Alle diese Anliegen sind moralisch vollkommen berechtigt. Sie stehen, wenn man sie wörtlich nimmt, jedoch in einem eklatanten Missverhältnis zu den realen Einflussmöglichkeiten einer Außenministerin. Baerbock sonnt sich in außenpolitischen Idealvorstellungen und großen, weltbewegenden Themen, verliert aber dabei den Blick für das, was sie mit ihren bescheidenen Mitteln tatsächlich Gutes leisten könnte, etwa in der auswärtigen Kultur- und Medienpolitik. Abgesehen davon läuft das Pathos der Weltverbesserung permanent Gefahr, außerhalb von Europa als übergriffig, ja als typisch westliche Überheblichkeit aufgefasst zu werden.

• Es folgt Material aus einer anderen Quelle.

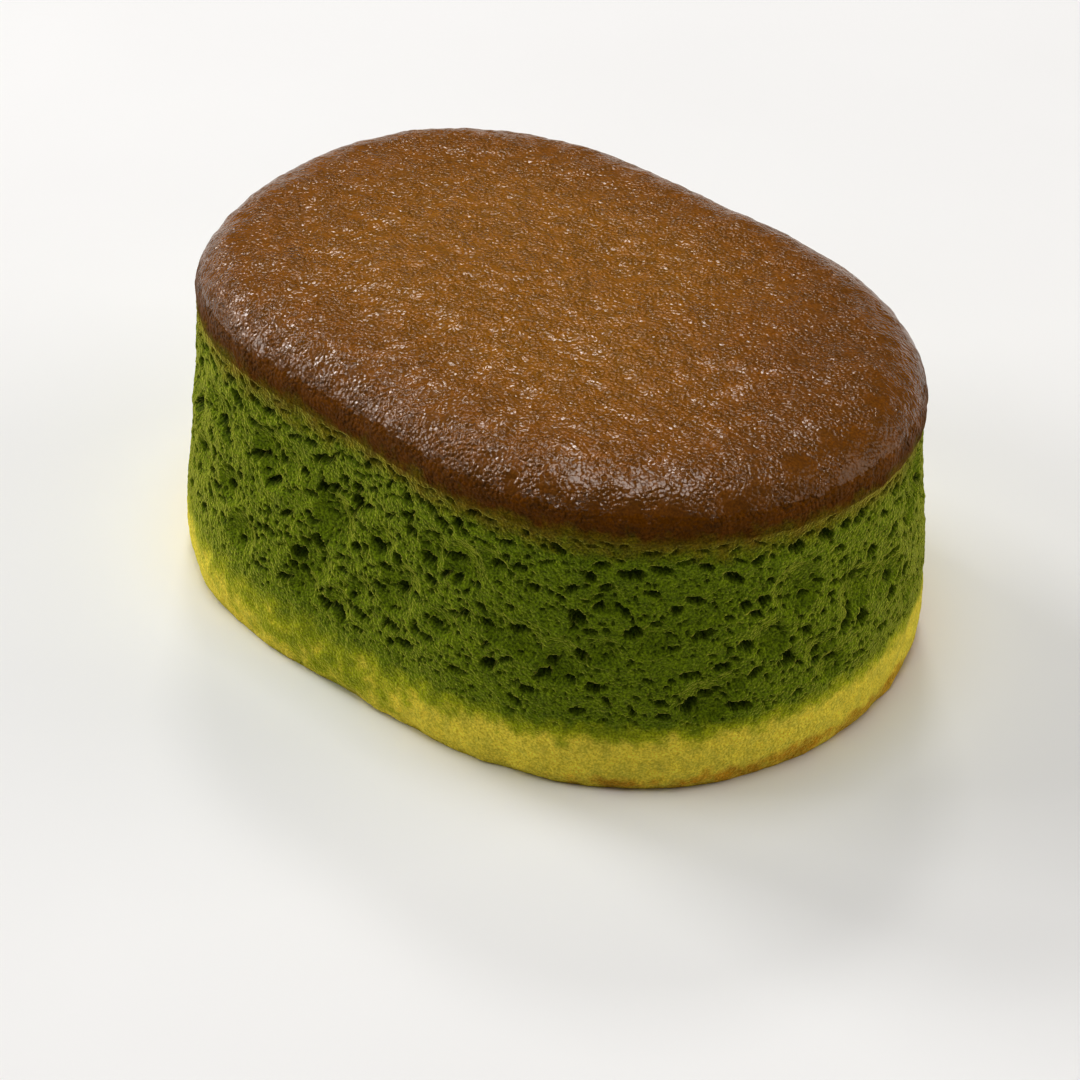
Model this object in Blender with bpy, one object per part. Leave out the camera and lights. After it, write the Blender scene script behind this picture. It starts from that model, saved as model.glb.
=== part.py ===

Schaulaufen und Konfrontation
Und nicht immer zu Unrecht! Außenpolitik erfordert Geduld, Diplomatie, langen Atem. Sie basiert auf Kontinuität und leisen Tönen, nicht auf Affront und Konfrontation. Dagegen wird man den Eindruck nicht los, dass für Baerbock die Außenpolitik vor allem ein Schaulaufen ist, die perfekte Bühne, um eine gute Figur abzugeben. Während Habeck den Kotau macht, um an ein bisschen Gas zu kommen, will Baerbock den Despoten ihre Meinung geigen.
Damit kommt sie in Deutschland zwar besser an als Habeck. Eine zielführende Außenpolitik ist das trotzdem nicht. Der Radetzky-Marsch der Weltverbesserung, der im Außenministerium dieser Tage gespielt wird, braucht die leisen Töne, braucht die Signale der Verständigung, die freundlichen Gesten. Ohne sie werden wir weder den Kampf um die Ukraine erfolgreich bestehen, noch überhaupt mitbekommen, was sich in der Welt so alles zusammenbraut. Ein böses Erwachen wäre dann vorprogrammiert.